** Begin SUPPLIED ENTRIES **
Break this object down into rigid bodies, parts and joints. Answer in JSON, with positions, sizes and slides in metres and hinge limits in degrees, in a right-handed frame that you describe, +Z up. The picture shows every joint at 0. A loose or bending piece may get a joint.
** End SUPPLIED ENTRIES **
** Begin SUPPLIED ENTRIES **
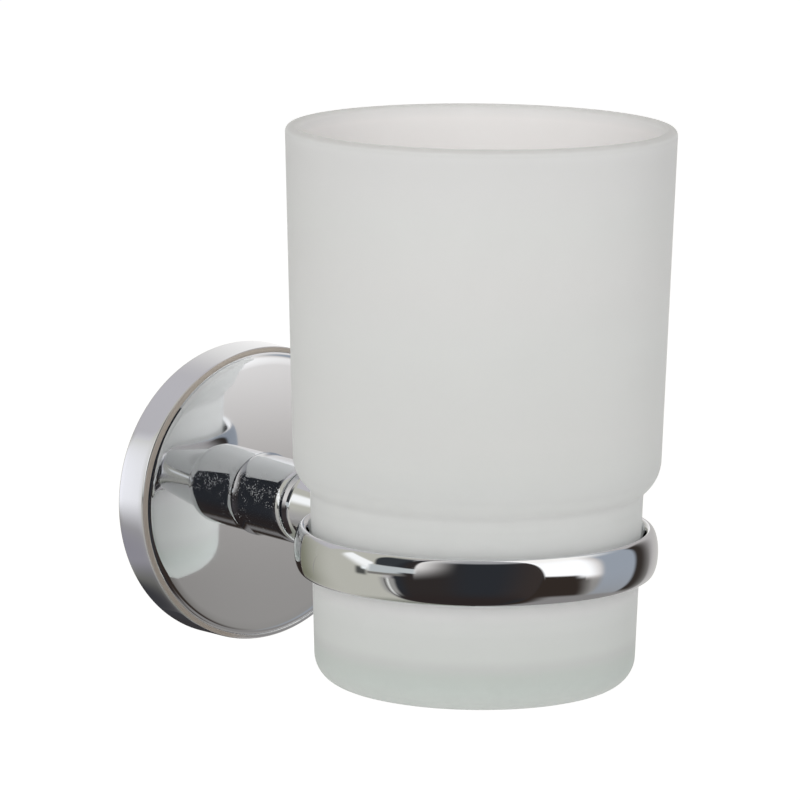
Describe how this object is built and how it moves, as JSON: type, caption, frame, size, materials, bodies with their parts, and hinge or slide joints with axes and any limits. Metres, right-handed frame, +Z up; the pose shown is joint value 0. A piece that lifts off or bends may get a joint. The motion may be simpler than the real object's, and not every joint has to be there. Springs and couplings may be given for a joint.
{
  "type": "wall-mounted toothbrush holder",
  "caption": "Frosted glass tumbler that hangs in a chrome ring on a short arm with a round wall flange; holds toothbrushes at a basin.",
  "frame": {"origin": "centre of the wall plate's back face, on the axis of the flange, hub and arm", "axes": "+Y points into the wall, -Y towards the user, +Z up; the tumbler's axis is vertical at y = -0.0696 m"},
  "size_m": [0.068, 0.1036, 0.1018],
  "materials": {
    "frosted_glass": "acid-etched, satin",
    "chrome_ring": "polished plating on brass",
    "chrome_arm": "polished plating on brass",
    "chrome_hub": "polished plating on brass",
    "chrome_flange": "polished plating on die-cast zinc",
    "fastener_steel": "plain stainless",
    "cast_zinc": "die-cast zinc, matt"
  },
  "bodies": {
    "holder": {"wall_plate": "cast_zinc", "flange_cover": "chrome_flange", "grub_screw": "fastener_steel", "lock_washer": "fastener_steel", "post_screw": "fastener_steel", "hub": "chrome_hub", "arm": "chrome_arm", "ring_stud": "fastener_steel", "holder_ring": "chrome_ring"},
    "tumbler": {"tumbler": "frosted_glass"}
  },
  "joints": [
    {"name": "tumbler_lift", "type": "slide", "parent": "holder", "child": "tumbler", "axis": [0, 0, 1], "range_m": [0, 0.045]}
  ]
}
** End SUPPLIED ENTRIES **
** Begin SUPPLIED ENTRIES **
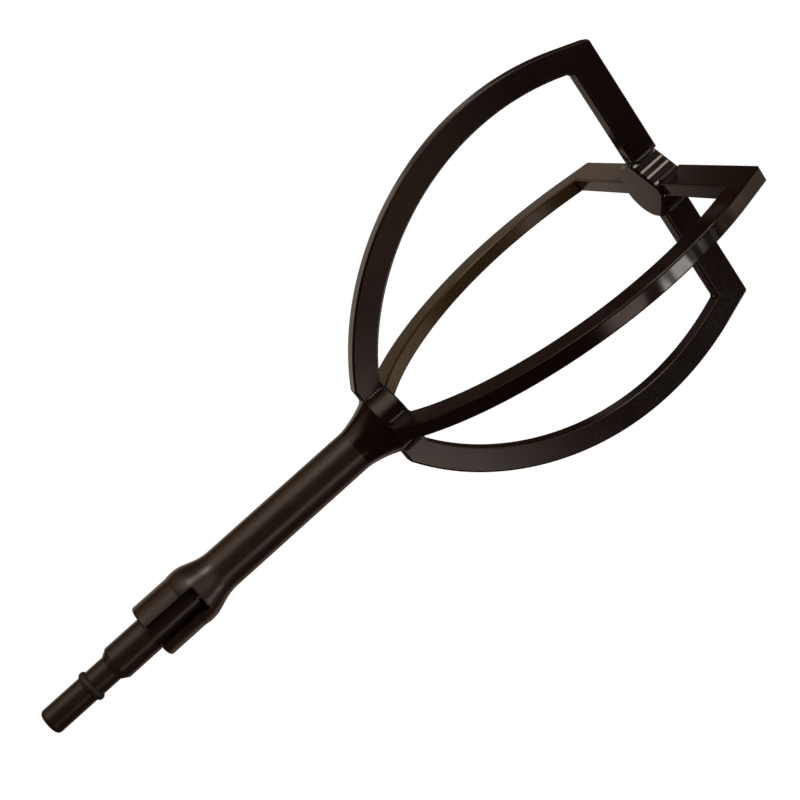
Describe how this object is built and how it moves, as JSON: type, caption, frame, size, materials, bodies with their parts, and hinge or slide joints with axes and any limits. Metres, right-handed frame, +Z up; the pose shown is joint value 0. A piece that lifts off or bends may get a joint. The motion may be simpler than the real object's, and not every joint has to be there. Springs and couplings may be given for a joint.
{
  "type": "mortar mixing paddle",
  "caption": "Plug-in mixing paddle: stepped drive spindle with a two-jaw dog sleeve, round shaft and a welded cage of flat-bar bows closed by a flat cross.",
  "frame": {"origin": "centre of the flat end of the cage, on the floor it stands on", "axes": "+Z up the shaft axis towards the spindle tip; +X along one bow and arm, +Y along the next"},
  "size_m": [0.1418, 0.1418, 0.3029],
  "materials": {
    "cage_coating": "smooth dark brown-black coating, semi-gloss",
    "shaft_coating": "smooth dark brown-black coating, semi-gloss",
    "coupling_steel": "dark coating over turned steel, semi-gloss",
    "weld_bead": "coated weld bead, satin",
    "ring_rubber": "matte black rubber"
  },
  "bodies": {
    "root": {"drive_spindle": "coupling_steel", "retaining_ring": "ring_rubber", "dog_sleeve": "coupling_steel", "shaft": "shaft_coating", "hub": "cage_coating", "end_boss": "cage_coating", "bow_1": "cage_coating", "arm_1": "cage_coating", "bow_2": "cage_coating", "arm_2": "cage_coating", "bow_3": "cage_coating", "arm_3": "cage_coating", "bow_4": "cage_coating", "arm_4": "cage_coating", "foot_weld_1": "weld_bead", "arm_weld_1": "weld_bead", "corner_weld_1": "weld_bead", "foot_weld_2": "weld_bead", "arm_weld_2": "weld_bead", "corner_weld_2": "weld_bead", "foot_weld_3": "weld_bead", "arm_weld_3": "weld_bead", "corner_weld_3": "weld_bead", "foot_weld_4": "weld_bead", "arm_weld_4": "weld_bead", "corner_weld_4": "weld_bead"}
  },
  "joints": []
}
** End SUPPLIED ENTRIES **
Search the data above for lines holding "into" and copy each of them.

*OUTPUT OF THE EXERCISE:*
Break this object down into rigid bodies, parts and joints. Answer in JSON, with positions, sizes and slides in metres and hinge limits in degrees, in a right-handed frame that you describe, +Z up. The picture shows every joint at 0. A loose or bending piece may get a joint.
  "frame": {"origin": "centre of the wall plate's back face, on the axis of the flange, hub and arm", "axes": "+Y points into the wall, -Y towards the user, +Z up; the tumbler's axis is vertical at y = -0.0696 m"},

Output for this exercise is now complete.